GOP leader Eric Cantor loses in shock Tea Party upset,” proclaims the USA Today. Similar headlines awarding the election victory to the Tea Party come from ABC News, NBC News, Fox News, and most newspapers this morning.

But dig a little deeper. Cantor’s challenger received nothing from the Tea Party itself and was almost completely unknown. The story emerging among political insiders, now that no one feels compelled to kiss Cantor’s ring, is that everybody hated him — including his own constituents — because they thought he was a crappy Congressman and a phony, not because he didn’t hate immigrants enough or wasn’t extreme enough in his conservative views.

The real news is not that the Tea Party has experienced a huge victory — as proclaimed this morning by the Associated Press — it’s that Virginia voters went with Anybody But Cantor. The lesson here should be that even entrenched incumbents can lose elections if they are universally hated and horrible at their jobs. That should be good news and reason to celebrate — whether you’re a liberal, moderate, or conservative.

Unfortunately, the commercial media will make sure it isn’t.

tea-partyWhy? For starters, the Tea Party doesn’t even really exist. Surveys, even those by Republican pollsters, consistently find that just 8-12% of people consider themselves members of the Tea Party. That percentage hasn’t changed since the media named them five years ago. This group is what used to be called the far right-wing of the Republican Party. But the effect of having a party name and getting all of this media attention is to embolden people that used to be marginalized — with good reason.

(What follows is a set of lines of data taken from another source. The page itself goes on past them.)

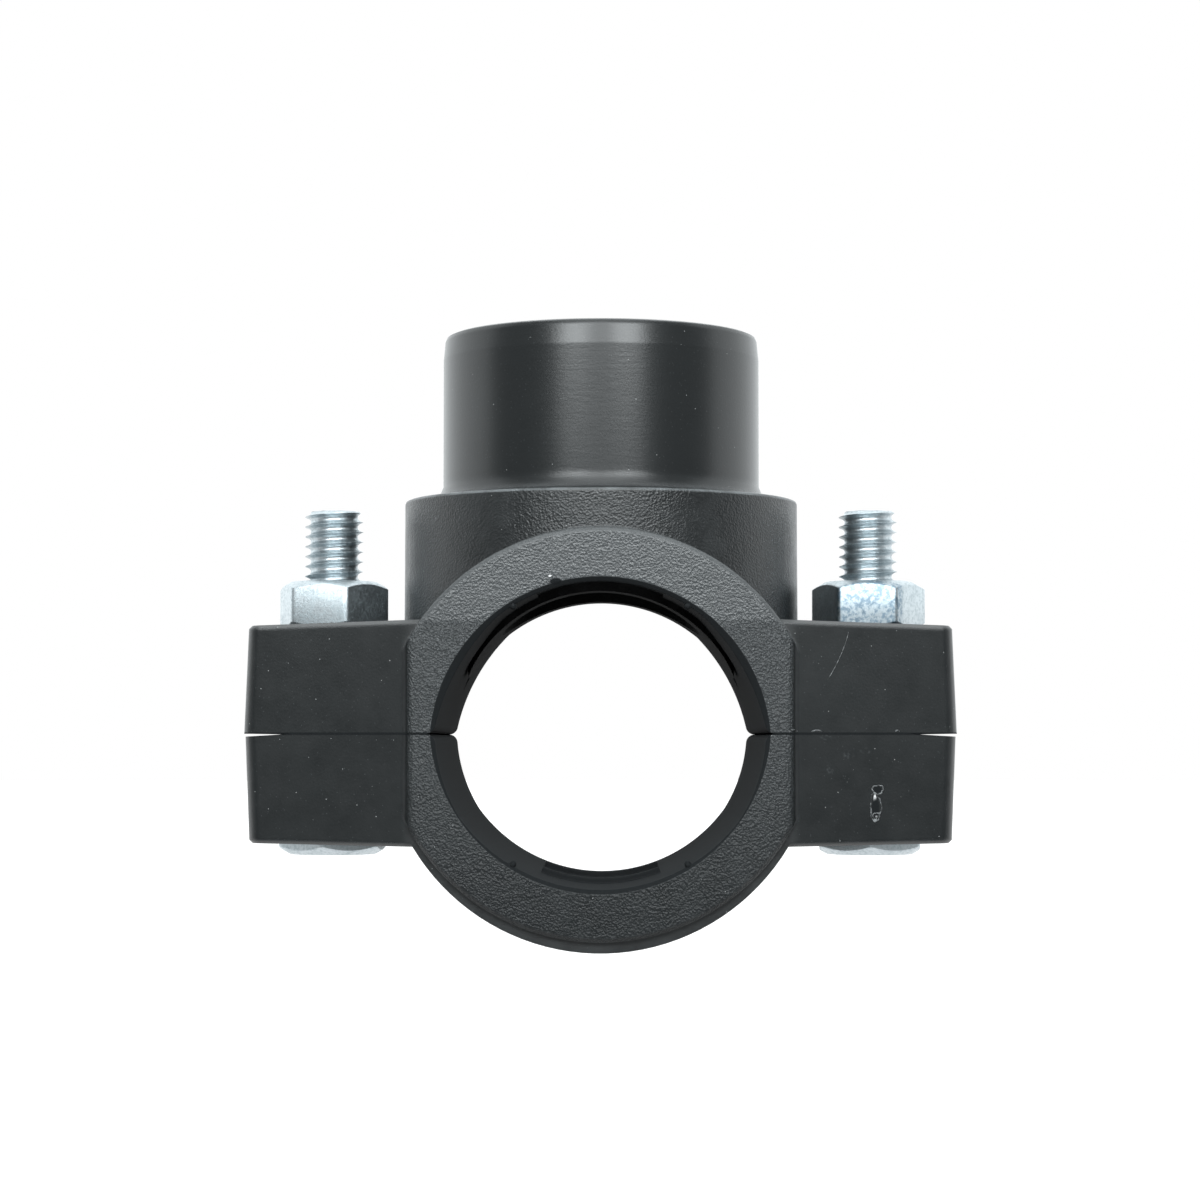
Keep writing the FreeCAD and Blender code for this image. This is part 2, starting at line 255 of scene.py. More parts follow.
# The surfaces of the plastic. Each has one or more limits: what is measured, where the mask is 0 and
# where it is 1, in m.
saddleZones = {
    "ringFace": (("depth", 0.0202, 0.0205),),
    # this mask also sets the ring face's painted light: darker at its bottom, lighter at its top
    "height": (("z", -0.021, 0.019),),  # rises from the bottom of the ring to its top
    "outlet": (("z", 0.0233, 0.0240), ("fromAxis", 0.0172, 0.0166)),
    "collar": (("z", 0.0102, 0.0112), ("fromAxis", 0.0176, 0.0180)),
    "seat": (("fromPipe", 0.01607, 0.01603),),
    "lug": (("aside", 0.0176, 0.0190), ("z", 0.0112, 0.0106)),
    "foot": (("z", 0.0234, 0.0238), ("z", 0.0262, 0.0254), ("fromAxis", 0.0182, 0.0176)),
    # the collar's top edge, where a highlight is painted
    "rim": (("z", 0.02306, 0.02316), ("fromAxis", 0.0190, 0.0192)),
    "front": (("y", -0.0180, -0.0186),),
    "jointEdge": (("fromJoint", 0.0009, 0.0004),),
    # the thin gap between the halves, where shade is painted
    "jointShadeLine": (("fromJoint", 0.00016, 0.00008),),
}
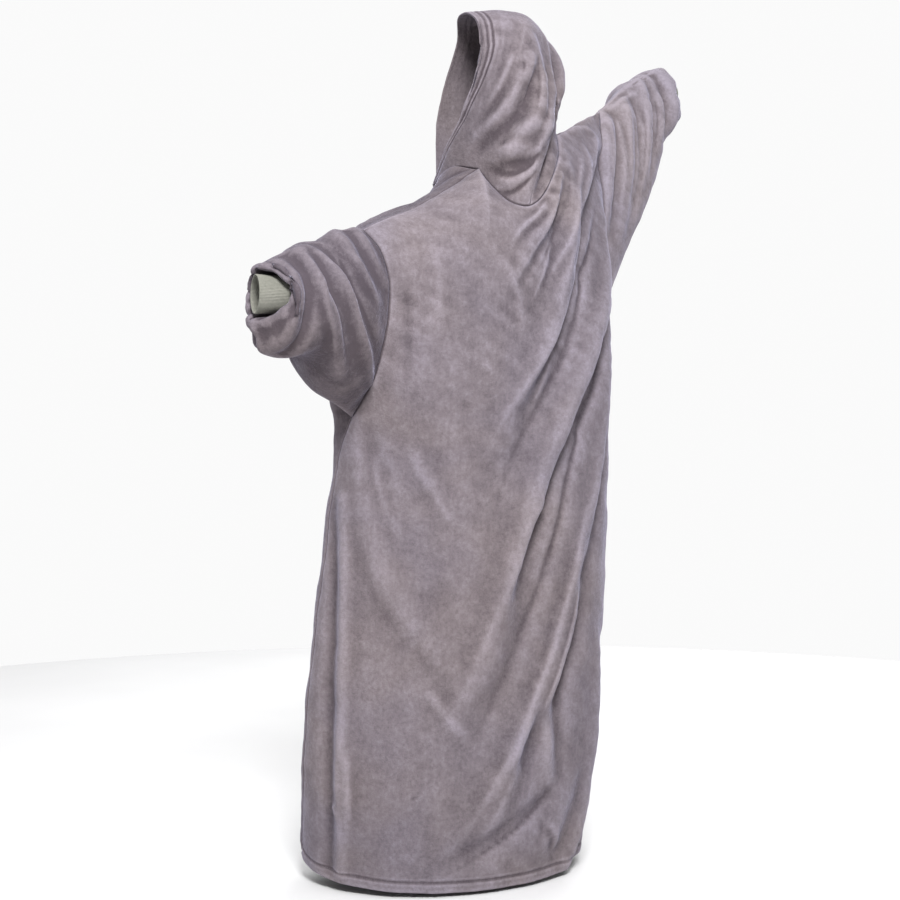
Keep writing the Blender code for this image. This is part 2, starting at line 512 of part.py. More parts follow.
def wall_mesh(outer, inner, wrap, flip):
    """Vertices and faces of a closed cloth wall between two grids."""
    rows, columns = outer.shape[:2]
    count = rows * columns
    points = np.concatenate([outer.reshape(-1, 3), inner.reshape(-1, 3)])
    index = np.arange(count).reshape(rows, columns)
    if wrap:
        index = np.concatenate([index, index[:, :1]], 1)
    corners = (index[:-1, :-1], index[:-1, 1:], index[1:, 1:], index[1:, :-1])
    skin = halves(points, *(corner.reshape(-1) for corner in corners))
    faces = [skin, skin[:, ::-1] + count]
    borders = [index[0, ::-1], index[-1]]
    if not wrap:
        borders += [index[:, 0], index[::-1, -1]]
    for line in borders:
        start, end = line[:-1], line[1:]
        faces.append(halves(points, start, end, end + count, start + count))
    faces = np.concatenate(faces)
    return points, faces if flip > 0 else faces[:, ::-1]


def centre_line(grid, normals):
    """Points, outward normals and sideways steps down the middle of the front from the throat."""
    middle = (grid.shape[1] - 1) // 2
    line, out = grid[::-1, middle], normals[::-1, middle]
    run = np.concatenate([[0], np.cumsum(np.linalg.norm(np.diff(line, axis=0), axis=1))])
    sides = [grid[::-1, middle + step] - line for step in (-1, 1)]
    stations = np.concatenate([[0.004], run[(run > 0.008) & (run < ZIP_LENGTH - 0.004)], [ZIP_LENGTH]])
    pick = [np.stack([np.interp(stations, run, values[:, k]) for k in range(3)], -1)
            for values in (line, out, *sides)]
    return stations, pick[0], pick[1] / np.linalg.norm(pick[1], axis=-1, keepdims=True), pick[2:]


def zip_strip(line, out, sides, width, low, high):
    """Closed strip that follows the front between two heights over it."""
    reaches = [side * np.minimum(1, width / 2 / np.linalg.norm(side, axis=-1))[:, None] for side in sides]
    across = np.stack([line + reaches[0], line, line + reaches[1]], 1)
    return wall_mesh(across + out[:, None] * high, across + out[:, None] * low, False, -1)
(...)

The Tea Party is a media construct being financed by a handful of super-rich right-wing billionaires — who also finance think tanks like Washington state’s own Freedom Foundation. They are now exploiting the Citizens United decision to set up non-profits that are immune from campaign disclosure and exempt from paying taxes, even though their purpose is primarily political. These billionaire extremists would like nothing more than to claim Cantor’s loss as their victory, even though they had nothing to do with it either financially or ideologically. And the press, which loves the Tea Party and their outrageous extremism, is proving quick to oblige.

That will have real consequences. Cantor’s defeat will be bad news in the short term for anyone who supports immigration reform, infrastructure investment, or any other substantive legislation any time soon. Today’s Cantor analysis in The New York Times suggests:

(Cantor’s) demise will reverberate all the way to the speaker’s chair, pull the top echelons of the House even further to the right and most likely doom any ambitious legislation, possibly through the next presidential election. Conservatives who have helped fuel some of the most contentious showdowns over the last three years on issues such as immigration and raising the federal debt ceiling are likely to be emboldened by Cantor’s shocking loss as they seek to replace him with someone even more closely aligned with their views.

If this proves to be true, it is more evidence that the commercial media’s fascination with what they call the Tea Party is responsible for unbending obstruction and dysfunctional governance in Washington, D.C.